── Records for the exercise
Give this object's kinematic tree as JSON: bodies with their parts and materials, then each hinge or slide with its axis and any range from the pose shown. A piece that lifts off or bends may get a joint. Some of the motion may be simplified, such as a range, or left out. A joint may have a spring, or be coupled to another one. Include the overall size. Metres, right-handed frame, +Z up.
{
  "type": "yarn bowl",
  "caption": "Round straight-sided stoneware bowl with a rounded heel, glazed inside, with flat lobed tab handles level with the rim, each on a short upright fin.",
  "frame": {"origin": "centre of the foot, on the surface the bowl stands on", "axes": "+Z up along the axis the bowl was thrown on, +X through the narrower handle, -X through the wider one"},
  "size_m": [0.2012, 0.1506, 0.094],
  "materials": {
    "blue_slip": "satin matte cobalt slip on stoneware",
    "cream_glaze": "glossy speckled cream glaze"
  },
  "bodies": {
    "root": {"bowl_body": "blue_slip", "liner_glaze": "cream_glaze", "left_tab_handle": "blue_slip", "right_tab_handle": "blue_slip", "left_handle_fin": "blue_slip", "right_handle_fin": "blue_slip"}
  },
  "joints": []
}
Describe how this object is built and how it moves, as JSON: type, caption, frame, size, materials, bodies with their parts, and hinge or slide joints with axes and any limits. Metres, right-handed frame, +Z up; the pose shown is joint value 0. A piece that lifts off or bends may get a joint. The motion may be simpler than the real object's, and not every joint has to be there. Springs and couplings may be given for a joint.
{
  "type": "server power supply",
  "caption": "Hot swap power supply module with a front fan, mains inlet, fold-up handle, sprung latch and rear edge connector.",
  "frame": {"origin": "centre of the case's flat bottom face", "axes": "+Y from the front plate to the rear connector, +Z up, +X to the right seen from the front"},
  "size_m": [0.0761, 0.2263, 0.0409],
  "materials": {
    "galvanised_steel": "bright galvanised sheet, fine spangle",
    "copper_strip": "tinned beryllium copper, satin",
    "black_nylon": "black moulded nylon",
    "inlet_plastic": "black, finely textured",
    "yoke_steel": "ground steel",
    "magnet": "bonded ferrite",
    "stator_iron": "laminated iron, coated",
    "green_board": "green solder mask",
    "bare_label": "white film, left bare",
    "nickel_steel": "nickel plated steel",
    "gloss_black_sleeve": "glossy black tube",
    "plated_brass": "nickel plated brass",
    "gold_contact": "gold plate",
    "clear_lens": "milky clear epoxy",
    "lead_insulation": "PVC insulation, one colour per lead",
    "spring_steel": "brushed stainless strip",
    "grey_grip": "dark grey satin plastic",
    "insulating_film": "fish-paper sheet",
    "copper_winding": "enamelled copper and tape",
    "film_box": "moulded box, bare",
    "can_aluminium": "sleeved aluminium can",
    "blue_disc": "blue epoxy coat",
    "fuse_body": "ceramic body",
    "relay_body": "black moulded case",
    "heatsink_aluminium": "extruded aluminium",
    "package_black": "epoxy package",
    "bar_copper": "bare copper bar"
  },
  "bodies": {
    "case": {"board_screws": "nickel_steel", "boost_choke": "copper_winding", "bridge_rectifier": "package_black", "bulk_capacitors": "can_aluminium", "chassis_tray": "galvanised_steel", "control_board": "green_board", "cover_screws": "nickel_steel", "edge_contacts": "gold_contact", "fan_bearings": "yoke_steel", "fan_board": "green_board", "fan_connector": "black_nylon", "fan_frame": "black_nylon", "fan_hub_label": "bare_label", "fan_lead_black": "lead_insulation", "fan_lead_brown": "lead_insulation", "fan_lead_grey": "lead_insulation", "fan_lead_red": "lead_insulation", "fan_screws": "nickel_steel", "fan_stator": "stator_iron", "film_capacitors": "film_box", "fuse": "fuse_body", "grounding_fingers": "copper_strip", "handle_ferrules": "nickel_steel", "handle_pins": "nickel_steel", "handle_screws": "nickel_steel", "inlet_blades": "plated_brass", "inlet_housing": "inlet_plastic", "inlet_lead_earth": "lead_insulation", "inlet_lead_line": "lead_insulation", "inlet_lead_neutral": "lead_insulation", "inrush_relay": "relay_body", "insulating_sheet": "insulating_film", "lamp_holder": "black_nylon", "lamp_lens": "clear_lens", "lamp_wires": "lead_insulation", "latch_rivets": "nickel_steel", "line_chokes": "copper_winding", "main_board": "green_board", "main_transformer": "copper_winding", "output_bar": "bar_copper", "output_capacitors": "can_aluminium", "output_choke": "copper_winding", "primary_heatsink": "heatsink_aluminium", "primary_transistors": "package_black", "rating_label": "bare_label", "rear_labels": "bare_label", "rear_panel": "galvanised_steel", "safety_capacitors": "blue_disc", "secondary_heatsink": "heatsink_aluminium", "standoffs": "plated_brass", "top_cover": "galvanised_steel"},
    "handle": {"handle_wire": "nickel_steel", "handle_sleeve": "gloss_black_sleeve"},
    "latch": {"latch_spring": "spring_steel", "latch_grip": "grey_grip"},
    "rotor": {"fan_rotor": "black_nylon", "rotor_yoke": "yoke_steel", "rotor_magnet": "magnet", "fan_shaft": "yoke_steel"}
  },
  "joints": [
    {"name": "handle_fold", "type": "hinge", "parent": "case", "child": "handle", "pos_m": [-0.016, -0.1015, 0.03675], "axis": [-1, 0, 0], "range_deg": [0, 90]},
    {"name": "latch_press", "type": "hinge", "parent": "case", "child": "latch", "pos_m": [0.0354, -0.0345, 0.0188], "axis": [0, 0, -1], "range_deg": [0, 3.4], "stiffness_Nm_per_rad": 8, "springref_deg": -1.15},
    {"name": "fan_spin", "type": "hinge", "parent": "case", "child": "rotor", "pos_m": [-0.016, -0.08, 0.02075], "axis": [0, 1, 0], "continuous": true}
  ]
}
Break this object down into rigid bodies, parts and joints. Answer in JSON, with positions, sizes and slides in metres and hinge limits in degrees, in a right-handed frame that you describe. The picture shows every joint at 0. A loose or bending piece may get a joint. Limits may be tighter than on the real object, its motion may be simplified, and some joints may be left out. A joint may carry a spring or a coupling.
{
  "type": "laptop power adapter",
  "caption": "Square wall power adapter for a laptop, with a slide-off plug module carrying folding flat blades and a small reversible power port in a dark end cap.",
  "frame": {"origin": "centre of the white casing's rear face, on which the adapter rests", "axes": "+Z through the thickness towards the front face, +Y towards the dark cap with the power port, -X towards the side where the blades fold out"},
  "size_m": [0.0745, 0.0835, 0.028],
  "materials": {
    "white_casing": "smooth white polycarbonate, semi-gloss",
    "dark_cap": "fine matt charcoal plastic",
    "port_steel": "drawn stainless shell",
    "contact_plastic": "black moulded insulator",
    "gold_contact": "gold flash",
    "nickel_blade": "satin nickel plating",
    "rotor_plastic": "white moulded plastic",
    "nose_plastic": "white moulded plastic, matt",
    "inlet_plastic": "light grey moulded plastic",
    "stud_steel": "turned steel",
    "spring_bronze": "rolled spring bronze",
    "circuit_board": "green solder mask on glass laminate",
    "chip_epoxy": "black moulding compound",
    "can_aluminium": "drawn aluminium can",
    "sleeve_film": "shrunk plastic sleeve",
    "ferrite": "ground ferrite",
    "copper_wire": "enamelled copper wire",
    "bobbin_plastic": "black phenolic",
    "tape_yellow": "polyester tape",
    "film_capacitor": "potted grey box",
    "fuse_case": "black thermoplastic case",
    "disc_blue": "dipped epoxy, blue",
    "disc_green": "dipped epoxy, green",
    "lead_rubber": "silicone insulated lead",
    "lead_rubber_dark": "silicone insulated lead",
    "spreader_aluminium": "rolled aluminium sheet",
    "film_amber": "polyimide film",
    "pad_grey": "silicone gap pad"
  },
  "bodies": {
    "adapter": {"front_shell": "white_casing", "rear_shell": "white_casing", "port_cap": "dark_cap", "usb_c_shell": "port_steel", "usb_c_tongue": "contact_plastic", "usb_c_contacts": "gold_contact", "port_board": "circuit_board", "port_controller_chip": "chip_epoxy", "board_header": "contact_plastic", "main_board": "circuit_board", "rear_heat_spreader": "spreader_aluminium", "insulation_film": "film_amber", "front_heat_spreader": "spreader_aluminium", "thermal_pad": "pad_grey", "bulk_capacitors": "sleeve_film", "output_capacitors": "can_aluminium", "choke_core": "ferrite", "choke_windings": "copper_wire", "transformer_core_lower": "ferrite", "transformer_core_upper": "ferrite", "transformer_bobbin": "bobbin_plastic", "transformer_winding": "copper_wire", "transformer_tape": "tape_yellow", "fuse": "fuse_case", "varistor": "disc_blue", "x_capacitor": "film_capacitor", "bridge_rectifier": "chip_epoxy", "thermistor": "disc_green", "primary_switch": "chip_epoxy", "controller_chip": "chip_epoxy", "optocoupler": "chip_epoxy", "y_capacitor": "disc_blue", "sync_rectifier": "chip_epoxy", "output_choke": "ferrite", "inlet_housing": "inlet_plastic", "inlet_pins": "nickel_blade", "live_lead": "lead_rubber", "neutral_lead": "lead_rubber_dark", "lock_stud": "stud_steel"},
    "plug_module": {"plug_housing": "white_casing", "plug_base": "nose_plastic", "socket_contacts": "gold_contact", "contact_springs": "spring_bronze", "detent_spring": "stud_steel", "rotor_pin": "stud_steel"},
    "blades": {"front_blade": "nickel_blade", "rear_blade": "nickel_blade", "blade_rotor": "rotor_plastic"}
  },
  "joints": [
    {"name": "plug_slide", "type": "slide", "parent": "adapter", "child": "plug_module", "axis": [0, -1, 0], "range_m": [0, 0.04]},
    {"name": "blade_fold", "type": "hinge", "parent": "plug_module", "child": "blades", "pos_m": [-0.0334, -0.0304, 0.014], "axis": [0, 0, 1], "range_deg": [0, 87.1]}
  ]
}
────
Objective
Above are the records. Copy every line in them holding "bends".

Worked answer
Give this object's kinematic tree as JSON: bodies with their parts and materials, then each hinge or slide with its axis and any range from the pose shown. A piece that lifts off or bends may get a joint. Some of the motion may be simplified, such as a range, or left out. A joint may have a spring, or be coupled to another one. Include the overall size. Metres, right-handed frame, +Z up.
Describe how this object is built and how it moves, as JSON: type, caption, frame, size, materials, bodies with their parts, and hinge or slide joints with axes and any limits. Metres, right-handed frame, +Z up; the pose shown is joint value 0. A piece that lifts off or bends may get a joint. The motion may be simpler than the real object's, and not every joint has to be there. Springs and couplings may be given for a joint.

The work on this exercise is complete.